Marocain, Khalid a vécu plus de vingt ans en Italie, avec des papiers. En 2001, il perd son permis de séjour. Clandestin, il est arrêté en 2005 et placé dans le centre de rétention de Trapani (ouest de la Sicile), l'un des dix-huit centres de permanence temporaire et d'assistance (CPTA) de la péninsule. Khalid s'est alors cousu la bouche. «Pour qu'on s'intéresse à moi, à mon histoire», a-t-il raconté à l'avocate Alessandra Ballerini, membre du groupe de travail sur les centres d'accueil temporaire. Une équipe composée de travailleurs sociaux et de parlementaires de gauche ­ parmi lesquels, Tana De Zulueta, députée des Verts ­ qui a présenté, mardi dernier, un livre blanc accablant sur les CPTA : le fruit de deux ans d'enquête, démarrée en 2004.

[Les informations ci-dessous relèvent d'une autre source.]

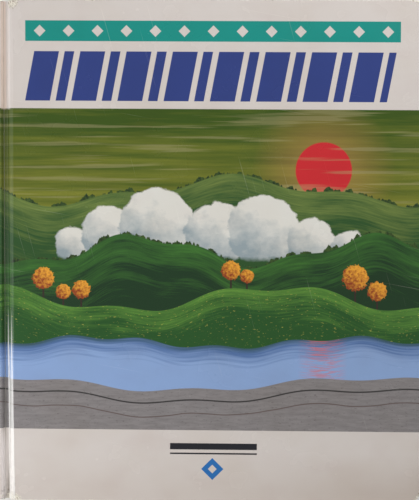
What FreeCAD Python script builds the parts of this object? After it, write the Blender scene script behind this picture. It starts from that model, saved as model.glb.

Ce rapport dénonce la violation des droits de l'homme dans ces centres mis en place en 1998 par le centre gauche, afin de statuer sur le sort des clandestins, et de prononcer, le cas échéant, leur expulsion. «Parmi les quinze centres que nous avons visités dans le pays, la situation est particulièrement dramatique à Trapani, Crotone ou Turin», détaille Nicoletta Dentico, coordinatrice du groupe. «A Turin, il y a eu des épisodes de révolte, la gestion de la structure est de plus en plus militarisée.» Le groupe de travail dénonce le manque d'assistance légale et «l'absence d'interprètes» lors de comparutions de clandestins devant les juges de paix. Il s'inquiète de l'administration de «calmants» pour maintenir les personnes sous contrôle.

Le livre blanc n'épargne pas non plus le centre de transit de Lampedusa, petite île sicilienne au large de la Tunisie où les débarquements de migrants sont fréquents : surpopulation (jusqu'à 1 000 personnes pour 190 places dans les périodes critiques), douches à l'eau salée, matelas jetés par terre quand les lits ne suffisent plus, présence de mineurs... Surtout, impossibilité de déposer une demande d'asile.

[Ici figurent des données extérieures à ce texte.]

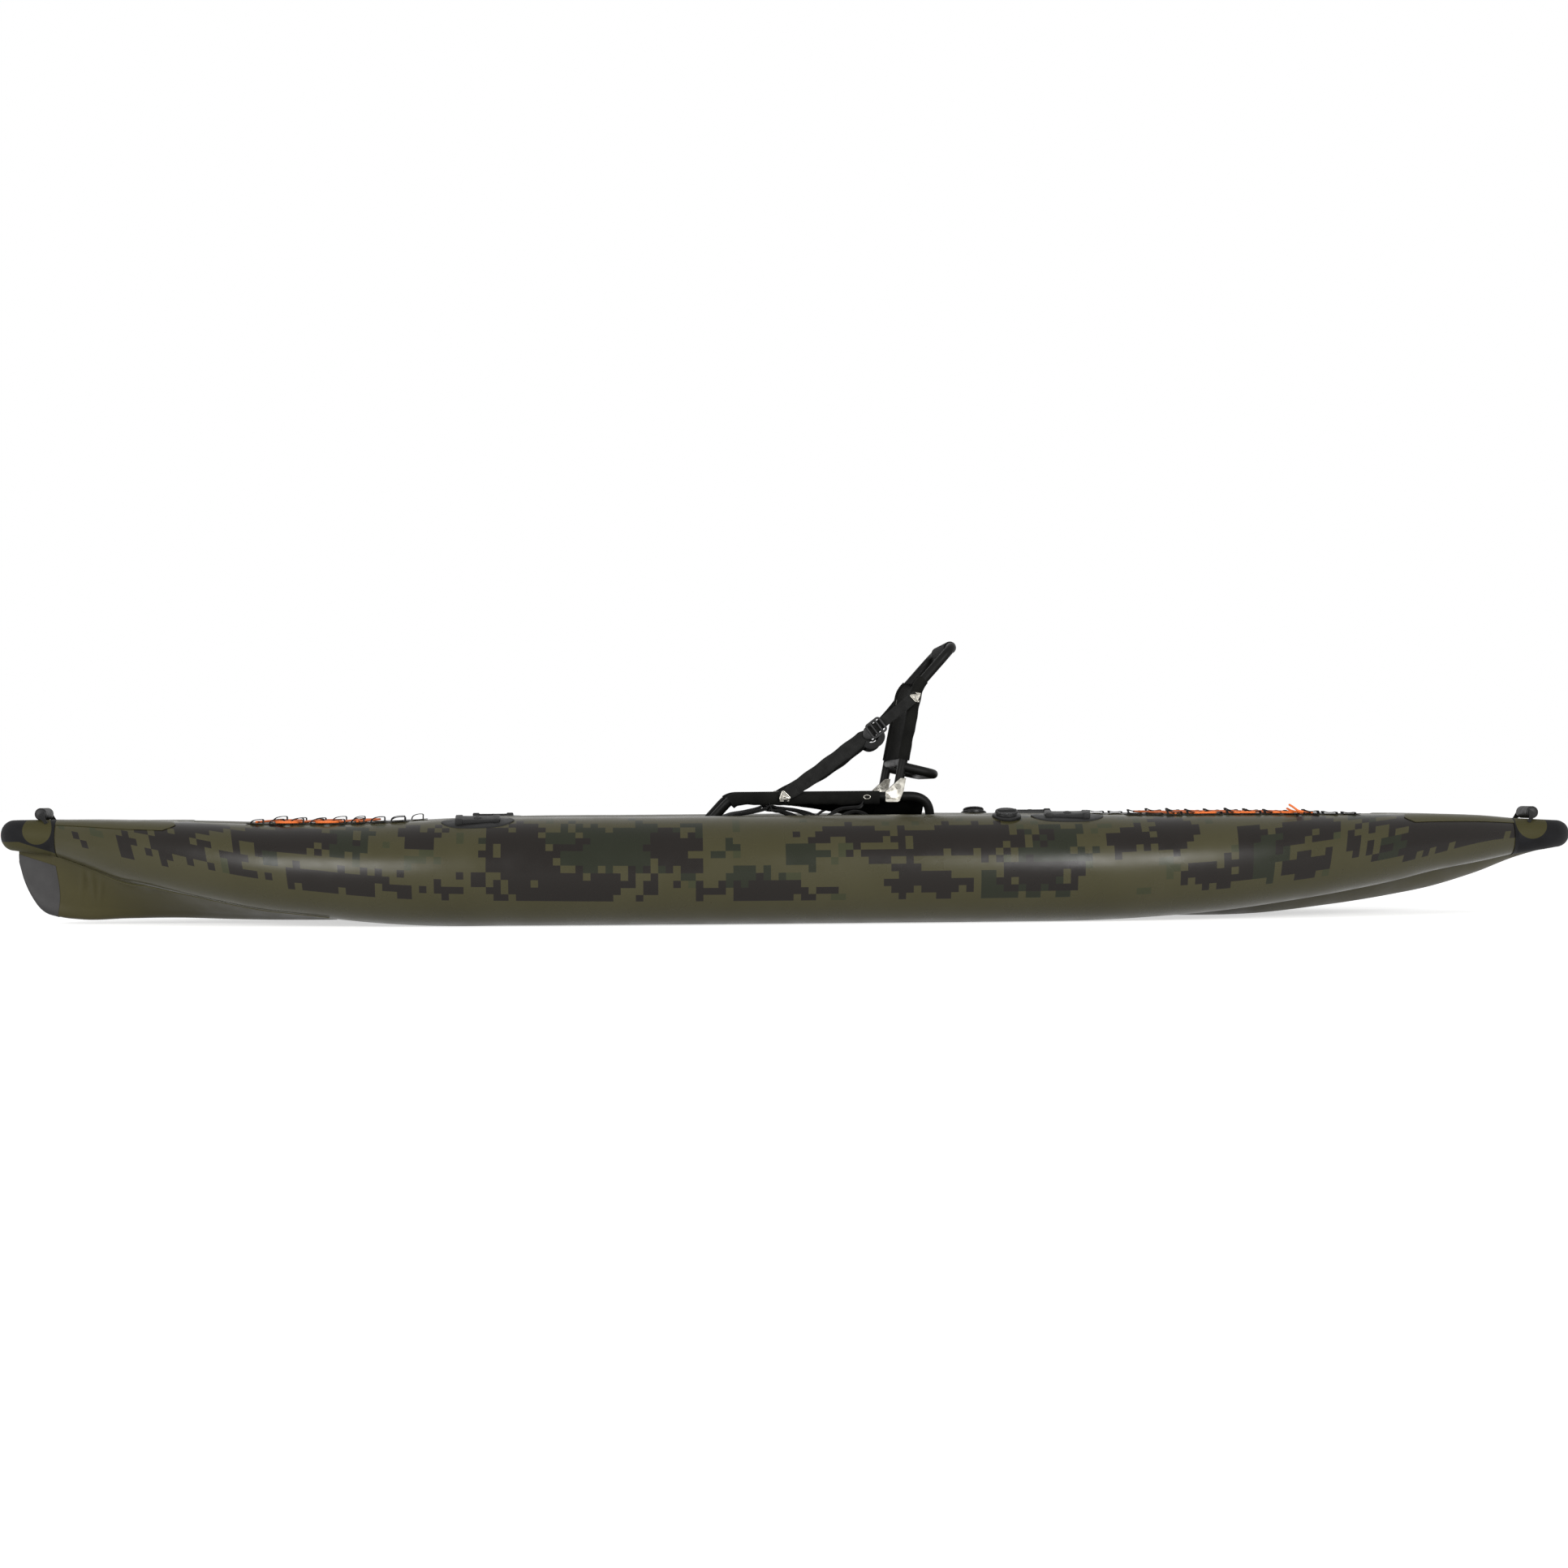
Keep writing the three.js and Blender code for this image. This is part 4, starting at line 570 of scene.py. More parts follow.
def joined(name, parts):
    # Several meshes as one piece
    if len(parts) > 1:
        chosen = {"active_object": parts[0], "selected_objects": parts, "selected_editable_objects": parts}
        with bpy.context.temp_override(**chosen):
            bpy.ops.object.join()
    parts[0].name = name
    return parts[0]


def settle(piece, body, slotName, *nodes):
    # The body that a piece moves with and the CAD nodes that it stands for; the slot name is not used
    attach(piece, body)
    if nodes:
        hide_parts(*nodes)
    return piece


def gridNormals(points):
    # Normal of an open grid: the cross product of its two directions
    normal = np.cross(np.gradient(points, axis=0), np.gradient(points, axis=1))
    return normal / np.maximum(np.linalg.norm(normal, axis=2, keepdims=True), 1e-9)


def sheetFrom(name, points, outer, inner, finish):
    # Closed skin between two offsets of an open grid
    normal = gridNormals(points)
    ring = np.concatenate([points + normal * outer, (points + normal * inner)[:, ::-1]], 1)
    return pieceFrom(name, ring, finish)


def tubeAlong(name, line, radius, finish, guide=(0, 1, 0), count=28, dome=0.004):
    # Round bar along a line, its ends domed
    scale = domedEnds(len(line), dome, distances(line)[-1])
    return pieceFrom(name, sweep(line, circle(radius, count), guide, scale), finish)


def barFrom(name, x, y, z, radius, finish="powder", **options):
    # Round bar whose places along, across and up are numbers or rows of numbers
    return tubeAlong(name, grid(x, y, z), radius, finish, **options)


# Hull
hull = {
    "halfLength": 1.93,
    "tubeRadius": 0.127,
    "tubeDiameter": 0.254,
    "spread": 0.368,
    "endSpread": 0.042,
    "reachShare": 0.9326,
    "planPower": 2.8,
    # place along the hull, radius and underside, as shares
    "tube": [(-0.93, 0.331, 0.673), (-0.873, 0.472, 0.528), (-0.836, 0.56, 0.433), (-0.771, 0.661, 0.327),
             (-0.708, 0.748, 0.224), (-0.653, 0.811, 0.146), (-0.584, 0.866, 0.087), (-0.511, 0.929, 0.031),
             (-0.431, 0.984, 0), (-0.35, 1, 0), (-0.18, 1, 0), (0, 1, 0), (0.14, 1, 0), (0.24, 0.992, 0),
             (0.4, 0.965, 0.012), (0.45, 0.94, 0.032), (0.526, 0.898, 0.075), (0.615, 0.811, 0.157),
             (0.699, 0.709, 0.252), (0.754, 0.63, 0.327), (0.809, 0.535, 0.417), (0.88, 0.425, 0.504),
             (0.925, 0.331, 0.567)],
    "belly": [(-0.7, 0.157), (-0.64, 0.1), (-0.584, 0.055), (-0.5, 0.03), (-0.43, 0.02), (0.43, 0.02),
              (0.595, 0.03), (0.678, 0.094), (0.761, 0.173), (0.828, 0.264), (0.88, 0.378), (0.932, 0.528),
              (0.966, 0.602)],
    "keel": [(-0.976, 0.6), (-0.97, 0.429), (-0.965, 0.335), (-0.9596, 0.256), (-0.9544, 0.193),
             (-0.9492, 0.146), (-0.944, 0.114), (-0.93, 0.075), (-0.897, 0.039), (-0.836, 0.05),
             (-0.771, 0.055), (-0.708, 0.04), (-0.653, 0.03), (-0.6, 0.026), (-0.57, 0.026)],
    # lower edge of the printed panel, in degrees round the tube
    "panelEdge": [(-0.93, -8), (-0.86, -8), (-0.72, -20), (-0.57, -25), (-0.43, -29), (0.45, -31),
                  (0.63, -30), (0.8, -22), (0.9, -4), (0.925, -4)],
    "panelTurn": 110,
    "wrapBack": {"bow": -1.7826, "stern": 1.7755},
    "wrapThickness": 0.0018,
    "floorFrom": -0.69,
    "floorTo": 0.7,
    "floorThickness": 0.11,
    "floorSqueeze": 0.005,
    "floorTip": 0.12,
    "floorTipShare": 0.35,
    "skin": 0.003,
    "gap": 0.0003,
    # towards the ends the print leans with the tube's rise
    "leanFrom": 1.0,
    "leanLength": 0.75,
    "lean": 0.4,
}
half = hull["halfLength"]
tubeTable = np.array(hull["tube"]) * (half, hull["tubeRadius"], hull["tubeDiameter"])
bellyTable = np.array(hull["belly"]) * (half, hull["tubeDiameter"])
keelTable = np.array(hull["keel"]) * (half, hull["tubeDiameter"])
panelTable = np.array(hull["panelEdge"]) * (half, math.pi / 180)


def tubeAt(x):
    # Radius, sideways offset and height of a side tube's centre at a place along the hull
    radius = readSmooth(tubeTable[:, 0], tubeTable[:, 1], x)
    low = readSmooth(tubeTable[:, 0], tubeTable[:, 2], x)
    fall = np.minimum(1, np.abs(x) / (hull["reachShare"] * half)) ** hull["planPower"]
    y = hull["endSpread"] + (hull["spread"] - hull["endSpread"]) * (1 - fall)
    return radius, y, low + radius


def onTube(x, side, angle, offset=0.0):
    # Point over a side tube: angle 0 is outboard, a quarter turn is the top
    radius, y, z = tubeAt(x)
    return grid(x, side * (y + (radius + offset) * np.cos(angle)), z + (radius + offset) * np.sin(angle))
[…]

Désormais, les migrants restent au maximum quarante-huit heures à Lampedusa, avant d'être transférés dans l'une des structures de rétention du sud de l'Italie, pour y être identifiés. Une opération délicate : à peine plus de 44 % des clandestins seraient effectivement rapatriés. «Les autres sortent avec un ordre d'expulsion, qui leur donne cinq jours pour quitter le territoire italien. Mais sans argent ni indications. Ils restent donc dans le pays», rapporte Nicoletta Dentico.

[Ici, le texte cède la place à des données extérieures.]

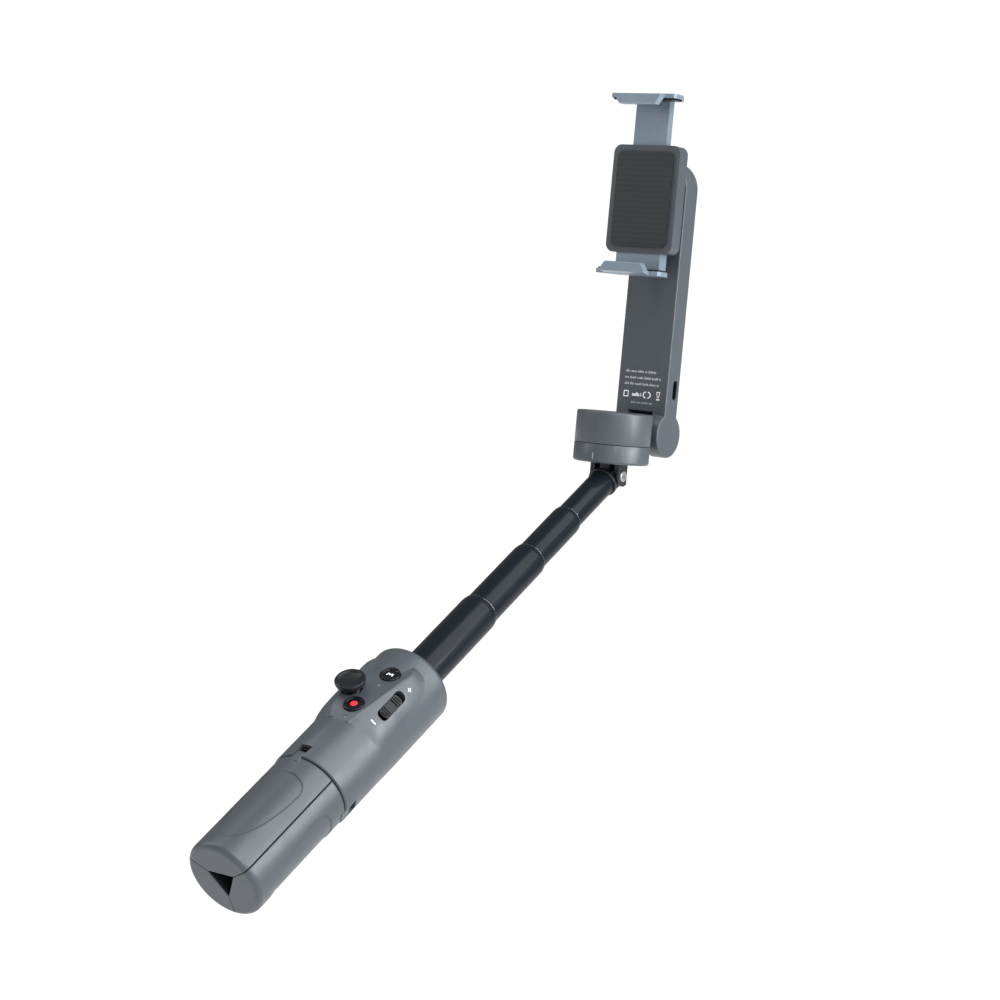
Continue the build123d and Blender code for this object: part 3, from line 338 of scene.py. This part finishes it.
# ---------------------------------------------------------------- printed marks
def decal(name, node, body, quads, o, eu, ev, n, material, step=0.0005, lift=0.00002):
    """Thin print laid on a CAD surface: each quad, in mm on the plane (eu, ev) at o, is gridded and dropped along -n onto the node."""
    src = nodes[node]
    tree = BVHTree.FromPolygons([src.matrix_world @ v.co for v in src.data.vertices], [tuple(p.vertices) for p in src.data.polygons])
    bm = bmesh.new()
    for q in quads:
        q = [Vector(c) * 0.001 for c in q]
        k = max(1, math.ceil(max((q[1] - q[0]).length, (q[2] - q[3]).length) / step))
        l = max(1, math.ceil(max((q[3] - q[0]).length, (q[2] - q[1]).length) / step))
        grid = []
        for j in range(l + 1):
            row = []
            for i in range(k + 1):
                c = (q[0].lerp(q[1], i / k)).lerp(q[3].lerp(q[2], i / k), j / l)
                p = o + eu * c.x + ev * c.y
                hit = tree.ray_cast(p + n * 0.006, -n, 0.02)[0]
                row.append(bm.verts.new((hit if hit is not None else p) + n * lift))
            grid.append(row)
        for j in range(l):
            for i in range(k):
                bm.faces.new((grid[j][i], grid[j][i + 1], grid[j + 1][i + 1], grid[j + 1][i]))
    bmesh.ops.recalc_face_normals(bm, faces=bm.faces)
    me = bpy.data.meshes.new(name)
    bm.to_mesh(me)
    bm.free()
    ob = bpy.data.objects.new(name, me)
    bpy.context.scene.collection.objects.link(ob)
    me.materials.append(material)
    sol = ob.modifiers.new("thickness", "SOLIDIFY")
    sol.thickness = 0.00003
    sol.offset = 0
    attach(ob, body)
    return ob


def bar(x0, y0, x1, y1):
    return ((x0, y0), (x1, y0), (x1, y1), (x0, y1))


def stroke(a, b, w):
    a, b = Vector(a), Vector(b)
    t = (b - a).normalized()
    m = Vector((-t.y, t.x)) * (w / 2)
    return (tuple(a - m), tuple(b - m), tuple(b + m), tuple(a + m))


def arc(cx, cy, r, a0, a1, w, parts=7):
    pts = [(cx + r * math.cos(math.radians(a0 + (a1 - a0) * i / parts)), cy + r * math.sin(math.radians(a0 + (a1 - a0) * i / parts))) for i in range(parts + 1)]
    return [stroke(pts[i], pts[i + 1], w) for i in range(parts)]


def dashes(x0, x1, y, height, seed, slant):
    """A line of unreadable print: short upright dashes of uneven width, grouped as words."""
    rnd = random.Random(seed)
    out, x, left = [], x0, rnd.randint(4, 8)
    while x < x1 - 0.3:
        w = rnd.uniform(0.22, 0.5)
        top = height * rnd.choice((0.62, 0.7, 0.7, 1.0))
        yy = y + slant * (x - x0)
        out.append(bar(x, yy - height / 2, x + w, yy - height / 2 + top))
        x += w + 0.16
        left -= 1
        if left == 0:
            x += 0.55
            left = rnd.randint(3, 8)
    return out


label = (dashes(-10.1, 7.2, 43.4, 1.15, 1, 0.0) + dashes(-10.1, 9.9, 40.4, 1.15, 2, 0.0) + dashes(-10.1, 8.7, 37.5, 1.15, 3, 0.0)
         + dashes(-5.6, 6.0, 28.75, 0.75, 4, 0.0))
signs = dashes(-5.5, -0.2, 32.5, 1.7, 5, 0.0)
signs += [bar(-10.2, 31.1, -9.8, 34.0), bar(-9.8, 33.6, -7.5, 34.0), bar(-9.8, 31.1, -7.5, 31.5), bar(-7.9, 31.5, -7.5, 33.6)]
signs += arc(2.1, 32.55, 1.4, 90, 270, 0.5) + arc(3.2, 32.55, 1.4, -90, 90, 0.5)
signs += [stroke((7.9, 34.3), (9.9, 34.3), 0.35), stroke((8.1, 34.2), (8.5, 31.8), 0.3), stroke((9.7, 34.2), (9.3, 31.8), 0.3), stroke((8.4, 31.8), (9.4, 31.8), 0.3), bar(8.0, 30.6, 9.8, 31.1)]
FRONT = HEAD + Vector((0, 0.022, 0))
decal("label_print", "arm_shell", "arm", label, FRONT, EX, Vector((0, 0, 1)), Vector((0, -1, 0)), PRINT, 0.01)
decal("label_signs", "arm_shell", "arm", signs, FRONT, EX, Vector((0, 0, 1)), Vector((0, -1, 0)), MARK, 0.01)

tick = math.radians(3.6)
tn = Vector((math.sin(tick), -math.cos(tick), 0))
decal("index_tick", "pan_base", "pan_stage", [bar(-0.14, 1.7, 0.14, 4.6)], HEAD + tn * 0.0176, Vector((math.cos(tick), math.sin(tick), 0)), Vector((0, 0, 1)), tn, PRINT)


def on_grip(phi, r, h):
    a = math.radians(phi)
    n = EX * math.sin(a) - V * math.cos(a)
    return n * (r * 0.001) + U * (h * 0.001), EX * math.cos(a) + V * math.sin(a), n


o, e, n = on_grip(51.2, 19.2, 38.7)
decal("zoom_plus", "grip_shell", "grip", [bar(-1.0, -0.2, 1.0, 0.2), bar(-0.2, 0.2, 0.2, 1.0), bar(-0.2, -1.0, 0.2, -0.2)], o, e, U, n, MARK)
o, e, n = on_grip(46.2, 19.0, 14.6)
decal("zoom_minus", "grip_shell", "grip", [bar(-1.2, -0.28, 1.2, 0.28)], o, e, U, n, MARK)

p8 = math.radians(8)
pe, pn = EX * math.cos(p8) + V * math.sin(p8), EX * math.sin(p8) - V * math.cos(p8)
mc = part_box("mode_button")
mid_mode = (mc[0] + mc[1]) / 2
tilt = 2 * 0.0024 * (40.2 - 14)
mn = (pn + U * tilt).normalized()
mu = (U - mn * U.dot(mn)).normalized()
decal("mode_sign", "mode_button", "mode_key", [stroke((-1.35, -0.85), (-1.0, 0.85), 0.5), stroke((-1.0, 0.85), (0, -0.25), 0.5), stroke((0, -0.25), (1.0, 0.85), 0.5), stroke((1.0, 0.85), (1.35, -0.85), 0.5)],
      mid_mode, pe, mu, mn, MARK)

# ---------------------------------------------------------------- stage and light
WORLD = 0.30
low = min(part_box(n)[0].z for n in nodes)
bpy.ops.mesh.primitive_plane_add(size=12, location=(0, 0, low - 0.35))
floor = bpy.context.object
floor.name = "floor"
fm, fnt, fb = mat("floor_white")
fb.inputs["Roughness"].default_value = 0.9
fnt.links.new(mix(fnt, noise(fnt, 3.0), (0.80, 0.80, 0.80), (0.84, 0.84, 0.84)), fb.inputs["Base Color"])
floor.data.materials.append(fm)

world = bpy.data.worlds.new("world")
bpy.context.scene.world = world
world.use_nodes = True
wt = world.node_tree
bg = wt.nodes["Background"]
bg.inputs[0].default_value = (1, 1, 1, 1)
lp = wt.nodes.new("ShaderNodeLightPath")
wt.links.new(ramp(wt, lp.outputs["Is Camera Ray"], 0, 1, WORLD, 1.05), bg.inputs[1])


def area(name, loc, target, size, power, size_y=None):
    d = bpy.data.lights.new(name, "AREA")
    d.energy = power
    d.size = size
    if size_y:
        d.shape = "RECTANGLE"
        d.size_y = size_y
    o = bpy.data.objects.new(name, d)
    bpy.context.scene.collection.objects.link(o)
    o.location = loc
    o.rotation_euler = (Vector(target) - Vector(loc)).to_track_quat("-Z", "Y").to_euler()
    return o


sun = bpy.data.lights.new("soft_key", "SUN")
sun.energy = 5.0
sun.angle = math.radians(75)
so = bpy.data.objects.new("soft_key", sun)
bpy.context.scene.collection.objects.link(so)
so.rotation_euler = Vector((-0.76, 0.15, -0.68)).to_track_quat("-Z", "Y").to_euler()
mid = (0, 0.12, 0.06)
area("strip_left", (-0.75, -0.35, 0.75), mid, 0.04, 5.0, 1.2)
area("arm_side", (0.55, 0.24, 0.20), (0.0, 0.21, 0.20), 0.30, 2.6)
area("strip_right", (0.75, -0.95, 0.75), mid, 0.04, 3.0, 1.2)

# ---------------------------------------------------------------- camera
A = Matrix(((1, 0, 0), (0, 0, 1), (0, -1, 0)))
rx, ry, rz = 0.0607, -0.6084, -0.0905
RX = Matrix.Rotation(rx, 3, "X")
RY = Matrix.Rotation(ry, 3, "Y")
RZ = Matrix.Rotation(rz, 3, "Z")
R = RZ @ RX @ RY
rot = (R @ A).transposed()
cam = bpy.data.cameras.new("camera")
cam.sensor_width = 36
cam.lens = 2423.325 * 36 / 1000
cam.clip_end = 50
co = bpy.data.objects.new("camera", cam)
bpy.context.scene.collection.objects.link(co)
t = Vector((0.051330, 0.017336, -1.126139))
loc = HEAD + rot @ (-t)
co.matrix_world = Matrix.Translation(loc) @ rot.to_4x4()
bpy.context.scene.camera = co
bpy.context.scene.view_settings.view_transform = "Standard"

Pour faire la lumière sur les CPTA, le ministre de l'Intérieur, Giuliano Amato, vient de mettre en place une commission d'enquête, présidée par Staffan De Mistura, représentant de l'ONU. Un premier pas vers une réforme ? «C'est trop tôt pour le dire. Cette commission doit d'abord, pendant six mois, inspecter les centres», affirme-t-on au ministère de l'Intérieur. Le débat risque encore de durer, d'autant qu'il touche à la définition même des politiques migratoires : «Il y a une hypocrisie de fond, sur le sujet. Un grand marketing autour de la lutte contre l'immigration clandestine. Mais quand il s'agit des récoltes saisonnières, dans le Sud, on fait silence sur le sort des clandestins. Ce qui les y attend est pourtant bien pire qu'à Lampedusa», conclut Andrea Accardi, chef de mission pour Médecins sans frontières-Italie.